Amy Coney Barrett

Let’s talk about Amy Coney Barrett and me. This is what we have in common: we are both female.  We both adopted children overseas. We can both pronounce stare decisis, a legal term that has something to do with precedent.

Here’s how it’s pronounced: “STAR-ay deh-SIGH-sis.” It comes from a longer phrase that means, “stand by the thing decided and do not disturb the calm.”

It doesn’t matter how you pronounce it or if you are aware of the exact meaning because only .5% of the population really knows. That’s why I recommend you toss it into the conversation to impress people.

“So, how are things at your house, Wendy?” a friend asks me at a cocktail party.

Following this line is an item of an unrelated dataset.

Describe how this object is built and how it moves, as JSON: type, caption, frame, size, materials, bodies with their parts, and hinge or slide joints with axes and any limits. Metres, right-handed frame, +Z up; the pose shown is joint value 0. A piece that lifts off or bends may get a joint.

“Oh, you know how it is,” I reply, sipping my red wine. “I was on the phone today with the veterinarian asking about my cat’s Prozac dose. ‘Do you think we should increase the dose to promote the stare decisis of his liver function, doctor?’”

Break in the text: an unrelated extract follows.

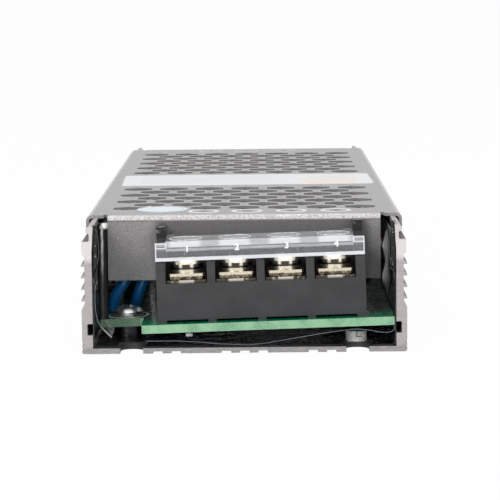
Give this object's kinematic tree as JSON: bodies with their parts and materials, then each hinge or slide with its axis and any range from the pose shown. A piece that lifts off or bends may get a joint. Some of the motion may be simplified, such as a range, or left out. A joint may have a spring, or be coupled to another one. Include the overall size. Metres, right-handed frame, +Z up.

(Yes, my cat really is on Prozac. Yes, my cat knows what stare decisis is. Yes, he rolls his eyes at me when I use the term incorrectly. But humans at cocktail parties are not as smart as cats. They’re not as sober as cats, either. So I recommend using the opportunity to show off.)

Stare decisis is Latin. You may think you don’t know much Latin, but have you ever said, “et cetera”? Vice versa? Now, is that, “vice-uh, vers-uh” or just “vice” like Miami Vice?  I don’t know. But there’s always Carpe Diem (“seize the fish”) and Quid Pro quo (“this for that” – Quid is related to Squid:  I’ll give you some carp, you give me some squid). Your last bit of Latin for the day is ad nauseum (don’t eat that squid casserole; it’s been sitting in the sun on the picnic table for six hours. It will make you sick.)

See what I mean? You, too, can impress your friends with your Latin knowledge. Of course, other foreign languages will do nicely as well. In French, the word for cat, chat, is pronounced “shah.” The word for more than one cat is chats and it’s pronounced “shah.” Spelled differently, pronounced the same. Because French was made up by a drunk person in a French café. Of course, English is no better. It was made up by a drunk person in an English pub. And Latin was made up by a Roman soldier in 200 B.C. in a pub. Also drunk.

I’m sure Judge Barrett drinks only in moderation. She said she indulged in a glass of wine one night after the hearing last week. Who could blame her after dealing with senators all day?

And here’s one more thing I have in common with Judge Barrett. We both know how to do laundry. And here’s something I DON’T have in common with a certain senator from Louisiana. I know when it’s inappropriate to ask a judge about her laundry.

If you have a stain on your shirt, before you throw it into the washer, rub a little stare decisis onto it.